A Pechino la considerano l'ennesima provocazione di Donald Trump: la vendita di un grosso quantitativo di armi a Taiwan. A presentare la proposta in Congresso è stato il capo della diplomazia Usa Mike Pompeo.
Nella richiesta, messa a punto dalla Defence Security Cooperation Agency del Dipartimento di Stato, figurano 108 carri armati Abrams, decine di veicoli corazzati Hercules, camion per il trasporto di attrezzature militari pesanti e oltre 200 milioni di dollari in missili Stinger per la contraerea. Un pacchetto complessivo da 2,2 miliardi di dollari su cui Capitol Hill ha 30 giorni di tempo per avanzare eventuali obiezioni, ipotesi considerata remota dalla maggior parte degli osservatori.
Così le tensioni tra Stati Uniti e Cina rischiano di subire una nuova escalation, rendendo ancor più complicata la partita sui dazi. Proprio ora che sembrava esserci una schiarita nei negoziati tra le due superpotenze, dopo il faccia a faccia tra il presidente americano e quello cinese Xi Jinping a margine dei lavori del G20 di Osaka, in Giappone. Pechino ha già fatto sentire con forza la sua voce per bocca del portavoce del ministero degli Esteri Geng Shuang, il quale ha chiesto «il ritiro immediato della vendita di armi a Taiwan», esprimendo «forte insoddisfazione» e «ferma opposizione» alla decisione del Dipartimento di Stato Usa. Del resto per la Cina l’isola è solo una provincia che più volte ha minacciato di riprendersi con la forza.

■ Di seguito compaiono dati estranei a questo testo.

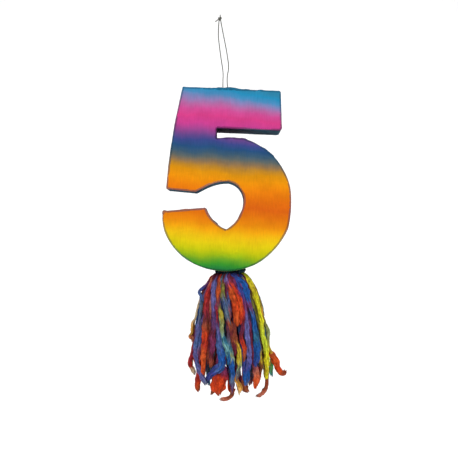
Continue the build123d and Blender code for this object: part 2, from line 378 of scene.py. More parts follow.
def rainbow_paper(name):
    """Crepe paper dyed in soft bands."""
    made = Nodes(name)
    dyed = banded_dye(made)
    worn = made.ramp(made.noise(420, 4, (1, 1, 0.1)), [(0.3, (0.9,) * 3), (0.62, (1.0,) * 3)])
    patches = made.ramp(made.noise(34, 3, (0.7, 1, 1)), [(0.35, (0.9,) * 3), (0.65, (1.0,) * 3)])
    colour = made.mix(1.0, made.mix(1.0, dyed, worn, "MULTIPLY"), patches, "MULTIPLY")
    normal = made.bump(crepe_grain(made), 0.45 * MM, 0.55)
    return made.finish(colour, 0.88, normal, Specular_IOR_Level=0.06)


def edge_paper(name):
    """The blue crepe of the sides, folded over the front and back, with purple dye and painted shade by the
    notch, and painted dark green shade by the bowl's bottom.
    """
    made = Nodes(name)
    cloud = made.noise(16, 3)
    base = made.ramp(cloud, [(0.3, srgb("17313f")), (0.5, srgb("1f475c")), (0.7, srgb("28586f"))])
    low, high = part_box("notch_wall")
    notch = tuple((low + high) / 2)
    away = made.add("ShaderNodeVectorMath", {0: made.place, 1: notch}, operation="DISTANCE").outputs["Value"]
    # By the notch the sides turn dark purple: purple dye and painted shade together.
    dye = made.ramp(away, [(0.05, (1.0,) * 3), (0.12, (0.0,) * 3)])
    base = made.mix(dye, base, srgb("1e0a30"))
    z = made.add("ShaderNodeSeparateXYZ", {0: made.place}).outputs[2]
    above_base = made.math("SUBTRACT", z, float(figure_base))
    # Painted shade: low on the bowl the sides turn dark green, like the shaded rounding of the green front.
    green = made.ramp(above_base, [(0.012, (1.0,) * 3), (0.04, (0.0,) * 3)])
    base = made.mix(green, base, srgb("15452f"))
    normal = made.add("ShaderNodeNewGeometry").outputs["Normal"]
    facing = made.add("ShaderNodeSeparateXYZ", {0: normal}).outputs[1]
    folded = made.ramp(made.math("ABSOLUTE", facing), [(0.3, (0.0,) * 3), (0.95, (0.45,) * 3)])
    base = made.mix(folded, base, banded_dye(made))
    worn = made.ramp(made.noise(500, 4, (1, 0.12, 1)), [(0.3, (0.72,) * 3), (0.65, (1.05,) * 3)])
    normal = made.bump(crepe_grain(made, (1, 0.12, 1)), 0.5 * MM, 0.7)
    colour = made.mix(1.0, base, worn, "MULTIPLY")
    return made.finish(colour, 0.88, normal, Specular_IOR_Level=0.08)


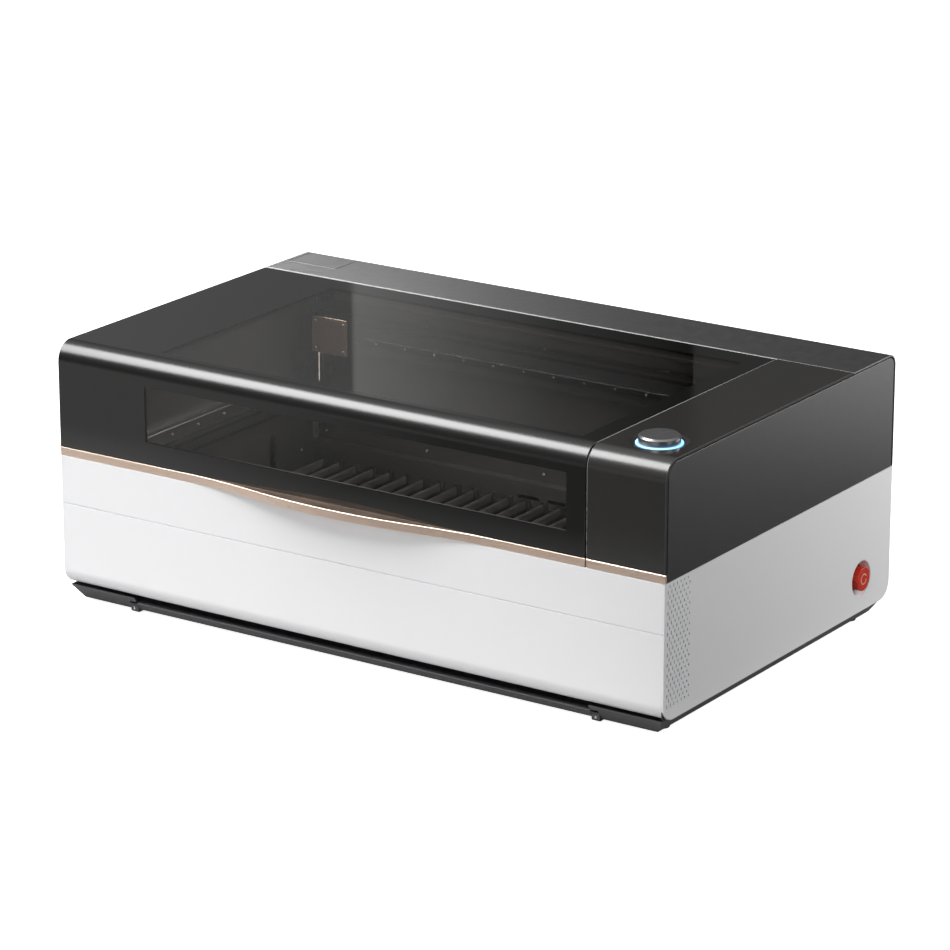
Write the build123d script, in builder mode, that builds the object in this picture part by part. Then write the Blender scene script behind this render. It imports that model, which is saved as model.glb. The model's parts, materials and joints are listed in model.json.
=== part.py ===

Mentre la Casa Bianca sembra decisa a confermare il suo sostegno a Taipei che, anche se non ufficialmente, resta un alleato degli Usa.
Tutto risale agli anni '70 quando, dopo il disgelo iniziato nell’era dell’amministrazione Nixon e lo storico viaggio del
presidente americano a Pechino, gli Usa per stabilire relazioni diplomatiche con la Cina comunista nel 1978 ruppero quelle con Taipei, sposando la politica chiamata "One China", una sola Cina. Alla Casa Bianca c'era Jimmy Carter. Ma dopo 37 anni è stato proprio Trump, appena eletto presidente, a compiere il primo gesto di rottura, nel dicembre del 2016, rispondendo a una chiamata della presidente taiwanese Tsai Ing-wen che si congratulava per l’elezione del tycoon. Fu la prima crisi internazionale dell’era Trump e il primo scontro frontale tra il tycoon, non ancora insediatosi alla Casa Bianca, e la Cina. Proprio Tsai Ing-wen questa settimana sarà in Nord America, con la prima tappa prevista a New York. Un fatto destinato ad alimentare le frustrazioni di Pechino che su un cambio di rotta
Usa verso Taiwan non ne vuole proprio sapere.

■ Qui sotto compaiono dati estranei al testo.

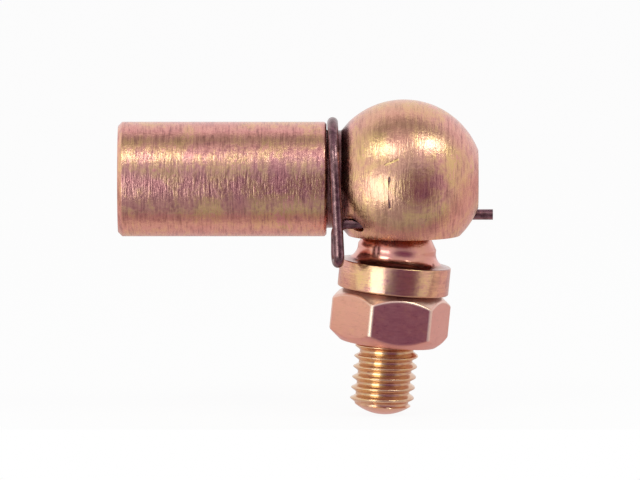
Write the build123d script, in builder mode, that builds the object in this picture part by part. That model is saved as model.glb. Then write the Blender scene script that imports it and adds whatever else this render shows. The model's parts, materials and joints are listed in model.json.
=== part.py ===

Intanto la tensione resta altissima anche ad Hong Kong, dove alla governatrice Carrie Lam non è bastato dire che la contestata legge pro-Pechino, quella che prevede la legalizzazione dell’estradizione verso la Cina, «è morta». «Non è sufficiente», ha replicato il fronte degli oppositori che ribadisce punto per punto le sue richieste: il ritiro definitivo della legge, le dimissioni della governatrice, un’inchiesta indipendente sull'operato della polizia durante le dimostrazioni delle ultime settimane e la caduta delle accuse nei confronti dei manifestanti ed attivisti arrestati. Per questo, hanno assicurato i leader del Civil Human Rights Front, «la protesta va avanti», con nuovi cortei previsti per il fine settimana.